Shares in the scandal-hit firm plunged 12% following the warning and the disclosure of A$4.4 billion ($3.2 billion) in net outflows from its Australian wealth arm after the government eased rules on withdrawals from pension funds due to the pandemic.
The 171-year old company expects underlying profit from its retained businesses of A$140 million to A$150 million. That was lower than the A$309 million it reported a year earlier, and 13% lower than expected, according to Refinitiv data.
It said performance and transaction fees at its investment arm AMP Capital were expected to fall by 40%, while its bank would set aside about A$25 million to cover potential credit losses.
The announcement comes amid a company revamp by Chief Executive Officer Francesco De Ferrari following a bruising public inquiry into the finance sector that found widespread misconduct at AMP, including improperly charging fees and attempting to deceive regulators.

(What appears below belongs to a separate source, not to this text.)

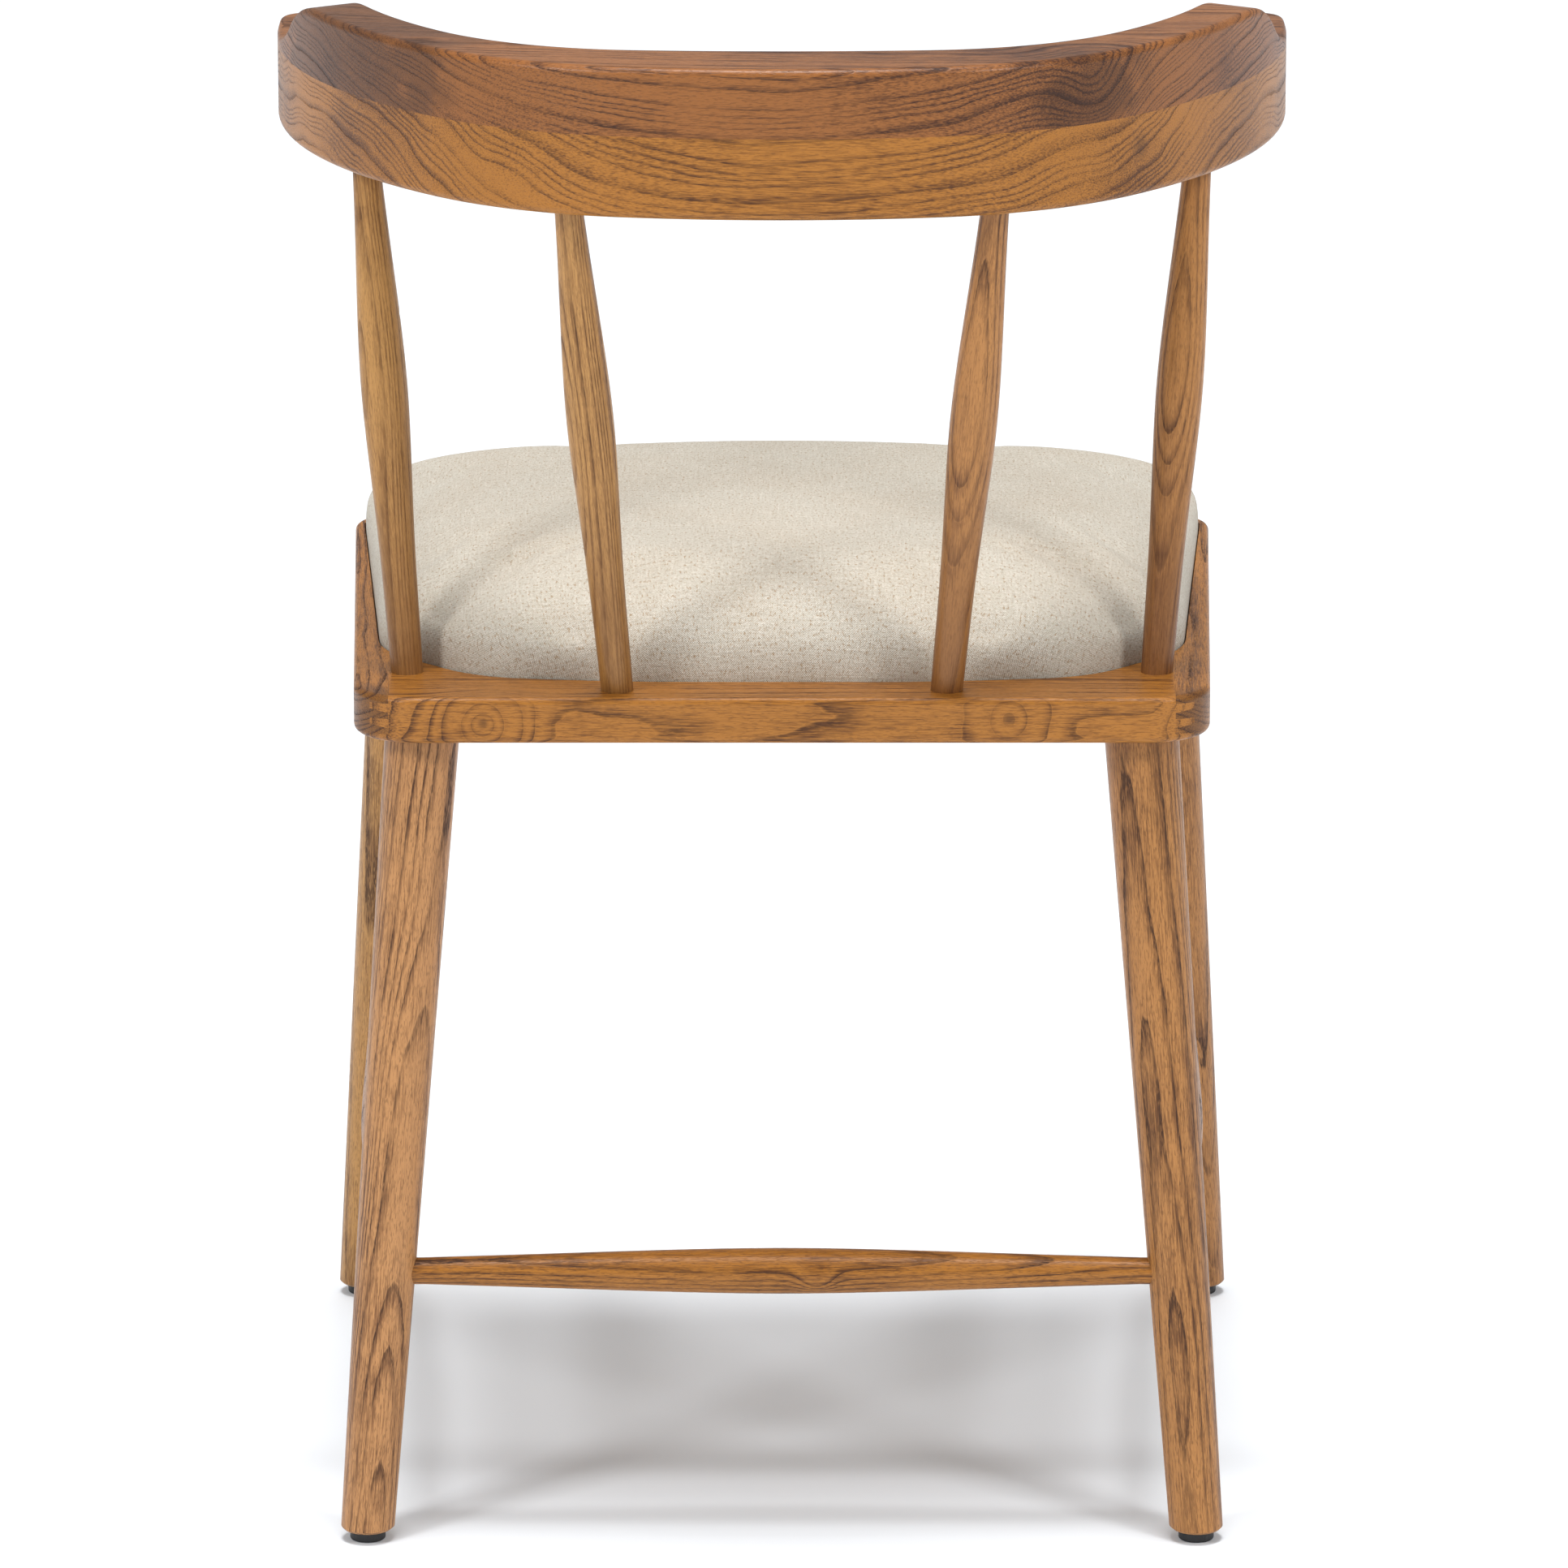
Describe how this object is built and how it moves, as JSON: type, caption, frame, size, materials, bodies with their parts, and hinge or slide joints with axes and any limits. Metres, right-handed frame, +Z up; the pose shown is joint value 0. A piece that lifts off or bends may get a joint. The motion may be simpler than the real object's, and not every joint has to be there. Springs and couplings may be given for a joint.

In a statement, De Ferrari said the firm was still committed to saving A$300 million a year, but warned the pandemic had impacted the "pace" of its cost reduction program.
"There is some serious revenue margin deterioration or large cost issues in the half," Credit Suisse analysts said in a note, adding that uncertainty around how permanent the earnings hit will be was likely to weigh on investor sentiment.
AMP will release the full details of its first half results and update the market on capital management plans, its strategy and a new plan for its funds management arm AMP Capital on Aug. 13.